┌────────
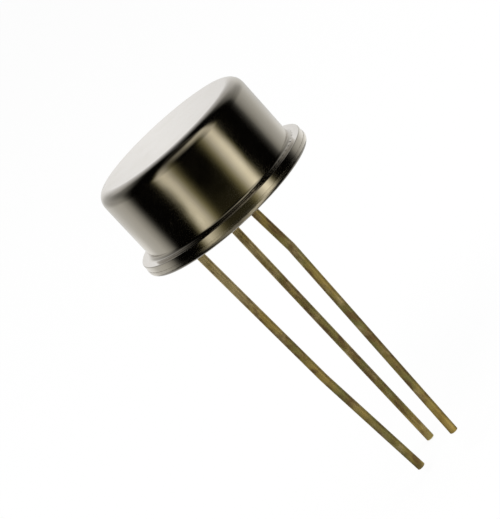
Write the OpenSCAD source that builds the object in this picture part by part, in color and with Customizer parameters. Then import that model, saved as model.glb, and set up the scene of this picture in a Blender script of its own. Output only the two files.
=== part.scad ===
// Voltage regulator in a low-profile metal can with three wire leads.
// The can's axis is Z. The seating plane, which is the header's underside, is z = 0,
// the can stands above it and the leads point down. All sizes are in millimetres.

/* [Can] */
// Outside diameter of the can's side wall
can_d = 8.2; // [8:0.05:8.5]
// Height of the can's top above the seating plane
can_h = 4.3; // [4:0.02:4.7]
// Thickness of the drawn sheet
can_t = 0.32; // [0.2:0.02:0.36]
// Outside radius where the side wall turns into the top
corner_r = 0.6; // [0.4:0.05:0.8]
// Outside radius where the side wall flares into the weld flange
flare_r = 0.16; // [0.08:0.02:0.3]
// Width of the flange outside the side wall, can and header alike
flange_w = 0.53; // [0.45:0.01:0.6]
// How far the can's weld flange stops short of the header's flange
weld_step = 0.02; // [0.01:0.01:0.08]
// Rounding along the top edge of the can's weld flange
weld_edge_r = 0.04; // [0.02:0.01:0.12]

/* [Header] */
// Thickness of the header's flange
header_flange_t = 0.32; // [0.24:0.02:0.4]
// Rounding along the bottom edge of the header's flange
flange_edge_r = 0.22; // [0.04:0.01:0.22]
// Height of the platform that carries the chip, above the seating plane
platform_h = 1.1; // [0.9:0.05:1.4]
// Gap all round between the platform and the can's bore
platform_gap = 0.06; // [0.02:0.01:0.1]
// Bevel around the platform's top
platform_bevel = 0.12; // [0.05:0.01:0.2]
// Width of the index tab
tab_w = 0.8; // [0.7:0.01:0.86]
// Length of the index tab outside the flange
tab_l = 0.9; // [0.74:0.01:1.14]
// Rounding of the index tab's two corners
tab_corner_r = 0.12; // [0.05:0.01:0.3]

/* [Lead wires] */
// Diameter of the wire
lead_d = 0.41; // [0.4:0.01:0.5]
// Diameter of the circle that the leads stand on
lead_circle_d = 5.08; // [4.83:0.01:5.33]
// Straight wire between the seating plane and the first bend
lead_stub = 0.3; // [0.1:0.05:0.6]
// Length of the input lead below the seating plane
input_lead_l = 15.6; // [12.7:0.1:16.5]
// Lean of the input lead's upper part, in degrees
input_top_angle = 1.9; // [-5:0.1:5]
// Lean of the input lead's lower part, in degrees
input_tip_angle = 0.7; // [-7:0.1:7]
// Wire between the input lead's two bends
input_run = 1.4; // [0.5:0.1:6]
// Length of the output lead below the seating plane
output_lead_l = 15.2; // [12.7:0.1:16.5]
// Lean of the output lead's upper part, in degrees
output_top_angle = 2.5; // [-5:0.1:5]
// Lean of the output lead's lower part, in degrees
output_tip_angle = 4.8; // [-7:0.1:7]
// Wire between the output lead's two bends
output_run = 8.5; // [2:0.1:10]
// Length of the ground lead below the seating plane
ground_lead_l = 14.1; // [12.7:0.1:16.5]
// Lean of the ground lead's upper part, in degrees
ground_top_angle = 4.2; // [-5:0.1:5]
// Lean of the ground lead's lower part, in degrees
ground_tip_angle = -0.8; // [-7:0.1:7]
// Wire between the ground lead's two bends
ground_run = 2.4; // [0.5:0.1:6]

/* [Posts and seals] */
// Diameter of each glass seal
seal_d = 1.6; // [1.3:0.05:1.7]
// How far the glass sinks between the wire and the hole's wall
seal_sag = 0.1; // [0.04:0.01:0.2]
// Height of the bare post above the platform, below its head
post_h = 0.35; // [0.15:0.05:0.6]
// Diameter of the flattened head on each post
head_d = 0.8; // [0.6:0.05:0.95]
// Thickness of the flattened head
head_t = 0.15; // [0.1:0.01:0.25]
// Thickness of the braze under the ground lead's head
braze_t = 0.15; // [0.1:0.01:0.2]
// Width of the braze between the ground lead's head and its seat
braze_w = 0.14; // [0.08:0.01:0.25]
// How far the braze sinks between the wire and the seat's wall
braze_sag = 0.06; // [0.02:0.01:0.09]

/* [Chip and bond wires] */
// Side of the square silicon chip
die_w = 2; // [1.2:0.1:2.2]
// Thickness of the chip
die_t = 0.3; // [0.2:0.05:0.4]
// Thickness of the solder under the chip
solder_t = 0.05; // [0.03:0.01:0.1]
// Width of the solder's rim around the chip
solder_rim = 0.12; // [0.05:0.01:0.2]
// Distance from each bond to the chip's edge
bond_inset = 0.3; // [0.15:0.05:0.5]
// Distance from the chip's edge to the ground bond on the platform
ground_reach = 0.7; // [0.4:0.05:1]
// Diameter of a bond wire
bond_wire_d = 0.05; // [0.03:0.005:0.08]
// Diameter of the pressed foot at each end of a bond wire
foot_d = 0.15; // [0.1:0.01:0.2]
// Thickness of the pressed foot
foot_t = 0.04; // [0.02:0.01:0.06]
// Clear height of a bond wire's loop over its higher foot
loop_h = 0.35; // [0.25:0.05:0.6]
// Radius of the two bends in a bond wire's loop
loop_r = 0.18; // [0.1:0.02:0.2]

/* [Hidden] */
$fn = 96;
wire_fn = 32;

can_r = can_d / 2;
bore_r = can_r - can_t;
flange_r = can_r + flange_w;
platform_r = bore_r - platform_gap;
lead_r = lead_d / 2;
seal_r = seal_d / 2;
head_r = head_d / 2;
seat_r = head_r + braze_w;
seat_depth = head_t + braze_t;
post_top = platform_h + post_h;
die_z = platform_h + solder_t;
die_top = die_z + die_t;
// Places round the lead circle, a quarter turn apart; the fourth place is empty
// and the index tab lies between it and the input lead
lead_step = 90;
input_turn = lead_step;
output_turn = 2 * lead_step;
ground_turn = 3 * lead_step;
tab_turn = lead_step / 2;
// Overlap that lets joined solids share volume
joint = 0.01;
// How much thicker than the wire a bend's ball is
bend_swell = 0.001;

// ---- shapes used more than once ----

function at_turn(r, turn) = [r * cos(turn), r * sin(turn), 0];

// Radius of the arc that spans w and sinks by sag
function arc_r(w, sag) = (w * w / 4 + sag * sag) / (2 * sag);

// Moves its children to a lead's place on the lead circle
module on_circle(turn) {
    translate(at_turn(lead_circle_d / 2, turn)) children();
}

// Half section of a straight-sided body, r wide and h high, with a rounded top corner
module rounded_half(r, h, round_r) {
    square([r, h - round_r]);
    square([r - round_r, h]);
    intersection() {
        square([r, h]);
        translate([r - round_r, h - round_r]) circle(round_r);
    }
}

// Corner fillet that fills between a wall at x = 0 and a floor at y = 0
module fillet_half(fillet_r) {
    difference() {
        square(fillet_r);
        translate([fillet_r, fillet_r]) circle(fillet_r);
    }
}

// Ring of liquid that set between two round walls: its free surface sinks by sag
module meniscus_cut(r_in, r_out, sag) {
    round_r = arc_r(r_out - r_in, sag);
    translate([(r_in + r_out) / 2, sag - round_r]) circle(round_r);
}

// Wire that runs down from the origin through steps of [straight, bend angle];
// a positive bend turns it towards +X, and a ball rounds off each bend
module bent_wire(steps, i = 0) {
    run = steps[i][0];
    cylinder_down(lead_r, run);
    if (i + 1 < len(steps))
        translate([0, 0, -run]) {
            sphere(r = lead_r + bend_swell, $fn = wire_fn);
            rotate([0, -steps[i][1], 0]) bent_wire(steps, i + 1);
        }
}

module cylinder_down(r, h) {
    translate([0, 0, -h]) cylinder(r = r, h = h, $fn = wire_fn);
}

// The part of a lead below the seating plane: stub, upper part and lower part,
// each straight
module lead_below(lead_l, top_angle, run, tip_angle) {
    bent_wire([[lead_stub, top_angle],
               [run, tip_angle - top_angle],
               [lead_l - lead_stub - run, 0]]);
}

// Flattened head with its underside at z = 0
module wire_head() {
    cylinder(r = head_r, h = head_t);
}

// A lead that passes through the header and ends in a headed post
module through_lead(turn, lead_l, top_angle, run, tip_angle) {
    on_circle(turn) {
        translate([0, 0, post_top]) wire_head();
        cylinder(r = lead_r, h = post_top, $fn = wire_fn);
        lead_below(lead_l, top_angle, run, tip_angle);
    }
}

// Glass bead between a lead and the header, hollowed at both ends
module glass_seal(turn) {
    color("darkolivegreen")
        on_circle(turn)
            rotate_extrude()
                difference() {
                    translate([lead_r, 0]) square([seal_r - lead_r, platform_h]);
                    meniscus_cut(lead_r, seal_r, seal_sag);
                    translate([0, platform_h]) mirror([0, 1])
                        meniscus_cut(lead_r, seal_r, seal_sag);
                }
}

// Bond wire between two places, each [x, y, z]: a pressed foot at both ends,
// two upright legs, two bends and a level span
module bond_wire(from, to) {
    wire_r = bond_wire_d / 2;
    across = norm([to.x - from.x, to.y - from.y]);
    level = max(from.z, to.z) + loop_h;
    color("gold")
        translate([from.x, from.y, 0])
            rotate([0, 0, atan2(to.y - from.y, to.x - from.x)]) {
                for (end = [[0, from.z, 0], [across, to.z, 1]])
                    translate([end[0], 0, end[1]]) {
                        cylinder(d = foot_d, h = foot_t, $fn = wire_fn);
                        cylinder(r = wire_r, h = level - loop_r - end[1], $fn = wire_fn);
                    }
                for (end = [0, 1])
                    translate([end * across, 0, level - loop_r])
                        mirror([end, 0, 0])
                            translate([loop_r, 0, 0])
                                rotate([90, 0, 0])
                                    rotate([0, 0, 90])
                                        rotate_extrude(angle = 90)
                                            translate([loop_r, 0])
                                                circle(wire_r, $fn = wire_fn);
                translate([loop_r, 0, level])
                    rotate([0, 90, 0])
                        cylinder(r = wire_r, h = across - 2 * loop_r, $fn = wire_fn);
            }
}

// ---- pieces ----

// Drawn can: flat top, straight side wall, flared foot and flat weld flange
module can() {
    color("silver")
        rotate_extrude()
            difference() {
                union() {
                    translate([0, header_flange_t])
                        rounded_half(can_r, can_h - header_flange_t, corner_r);
                    translate([0, header_flange_t])
                        rounded_half(flange_r - weld_step, can_t, weld_edge_r);
                    translate([can_r, header_flange_t + can_t]) fillet_half(flare_r);
                }
                rounded_half(bore_r, can_h - can_t, corner_r - can_t);
                translate([bore_r, header_flange_t]) fillet_half(flare_r + can_t);
            }
}

// Header: flange with its index tab, platform, two seal holes and the ground lead's seat
module header() {
    color("gainsboro")
        difference() {
            union() {
                rotate_extrude() {
                    translate([0, header_flange_t]) mirror([0, 1])
                        rounded_half(flange_r, header_flange_t, flange_edge_r);
                    square([platform_r, platform_h - platform_bevel]);
                    polygon([[0, 0], [platform_r, 0],
                             [platform_r, platform_h - platform_bevel],
                             [platform_r - platform_bevel, platform_h], [0, platform_h]]);
                }
                rotate([0, 0, tab_turn]) index_tab();
            }
            for (turn = [input_turn, output_turn])
                on_circle(turn)
                    translate([0, 0, -joint]) cylinder(r = seal_r, h = platform_h + 2 * joint);
            on_circle(ground_turn)
                translate([0, 0, -joint]) cylinder(r = seat_r, h = seat_depth + joint);
        }
}

// Index tab along +X, rooted inside the flange
module index_tab() {
    reach = flange_r + tab_l;
    linear_extrude(header_flange_t) {
        translate([0, -tab_w / 2]) square([reach - tab_corner_r, tab_w]);
        translate([0, tab_corner_r - tab_w / 2]) square([reach, tab_w - 2 * tab_corner_r]);
        for (side = [-1, 1])
            translate([reach - tab_corner_r, side * (tab_w / 2 - tab_corner_r)])
                circle(tab_corner_r);
    }
}

module input_glass_seal() { glass_seal(input_turn); }

module output_glass_seal() { glass_seal(output_turn); }

module input_lead() {
    color("darkgoldenrod")
        through_lead(input_turn, input_lead_l, input_top_angle, input_run, input_tip_angle);
}

module output_lead() {
    color("darkgoldenrod")
        through_lead(output_turn, output_lead_l, output_top_angle, output_run,
                     output_tip_angle);
}

// Ground lead: its head sits against the ceiling of the seat in the header's underside
module ground_lead() {
    color("darkgoldenrod")
        on_circle(ground_turn) {
            translate([0, 0, braze_t]) wire_head();
            cylinder(r = lead_r, h = braze_t, $fn = wire_fn);
            lead_below(ground_lead_l, ground_top_angle, ground_run, ground_tip_angle);
        }
}

// Braze that fills the ground lead's seat around its head and wire
module ground_braze() {
    color("darkgray")
        on_circle(ground_turn)
            rotate_extrude()
                difference() {
                    translate([lead_r, 0]) square([seat_r - lead_r, seat_depth]);
                    translate([0, braze_t]) square([head_r, head_t]);
                    meniscus_cut(lead_r, seat_r, braze_sag);
                }
}

// Solder layer that holds the chip on the platform
module die_solder() {
    color("slategray")
        translate([0, 0, platform_h])
            linear_extrude(solder_t) square(die_w + 2 * solder_rim, center = true);
}

module silicon_die() {
    color("dimgray")
        translate([0, 0, die_z])
            linear_extrude(die_t) square(die_w, center = true);
}

// Bond wire from a place on the chip to the head of a post
module post_bond_wire(turn) {
    bond_wire(at_turn(die_w / 2 - bond_inset, turn) + [0, 0, die_top],
              at_turn(lead_circle_d / 2, turn) + [0, 0, post_top + head_t]);
}

module input_bond_wire() { post_bond_wire(input_turn); }

module output_bond_wire() { post_bond_wire(output_turn); }

// Bond wire from the chip down to the platform
module ground_bond_wire() {
    bond_wire(at_turn(die_w / 2 - bond_inset, ground_turn) + [0, 0, die_top],
              at_turn(die_w / 2 + ground_reach, ground_turn) + [0, 0, platform_h]);
}

can();
header();
input_glass_seal();
output_glass_seal();
input_lead();
output_lead();
ground_lead();
ground_braze();
die_solder();
silicon_die();
input_bond_wire();
output_bond_wire();
ground_bond_wire();
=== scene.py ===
# %% [markdown]
# A voltage regulator in a low metal can. The solids come from the CAD model and are already
# at their real size, in metres: a drawn can welded on a header, three wire leads, and the
# parts sealed inside. Nothing has to be modelled again here. The work is in the finishes,
# because a plated can is a curved mirror, and what it mirrors is the studio around it.

import math

import bpy
from mathutils import Matrix, Vector


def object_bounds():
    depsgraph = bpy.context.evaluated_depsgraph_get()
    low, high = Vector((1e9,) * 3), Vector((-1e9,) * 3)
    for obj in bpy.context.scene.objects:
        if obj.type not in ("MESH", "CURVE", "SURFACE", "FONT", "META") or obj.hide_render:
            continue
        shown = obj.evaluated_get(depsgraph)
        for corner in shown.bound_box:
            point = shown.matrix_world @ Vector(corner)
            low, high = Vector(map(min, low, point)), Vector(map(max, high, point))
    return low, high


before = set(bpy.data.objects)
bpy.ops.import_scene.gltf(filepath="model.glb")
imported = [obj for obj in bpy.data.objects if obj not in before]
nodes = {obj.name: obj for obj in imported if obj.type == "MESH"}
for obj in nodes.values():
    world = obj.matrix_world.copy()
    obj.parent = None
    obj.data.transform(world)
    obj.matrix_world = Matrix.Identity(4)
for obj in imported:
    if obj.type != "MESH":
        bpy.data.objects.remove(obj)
cad_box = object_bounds()
print("pieces:", ", ".join(sorted(nodes)))
print("box in mm:", [[round(x * 1000, 2) for x in corner] for corner in cad_box])

# %% [markdown]
# Shader maths reads best as plain expressions. This small class wraps one output socket, and
# each arithmetic operator on it adds a Math node, so `1 - mask * 0.3` builds the nodes it
# says.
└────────
The problem: Everything from the line that contains "output_glass_seal();" through the line that contains "point = shown.matrix_world" is to be transcribed exactly, and nothing outside that range.

Expected answer:
output_glass_seal();
input_lead();
output_lead();
ground_lead();
ground_braze();
die_solder();
silicon_die();
input_bond_wire();
output_bond_wire();
ground_bond_wire();
=== scene.py ===
# %% [markdown]
# A voltage regulator in a low metal can. The solids come from the CAD model and are already
# at their real size, in metres: a drawn can welded on a header, three wire leads, and the
# parts sealed inside. Nothing has to be modelled again here. The work is in the finishes,
# because a plated can is a curved mirror, and what it mirrors is the studio around it.

import math

import bpy
from mathutils import Matrix, Vector


def object_bounds():
    depsgraph = bpy.context.evaluated_depsgraph_get()
    low, high = Vector((1e9,) * 3), Vector((-1e9,) * 3)
    for obj in bpy.context.scene.objects:
        if obj.type not in ("MESH", "CURVE", "SURFACE", "FONT", "META") or obj.hide_render:
            continue
        shown = obj.evaluated_get(depsgraph)
        for corner in shown.bound_box:
            point = shown.matrix_world @ Vector(corner)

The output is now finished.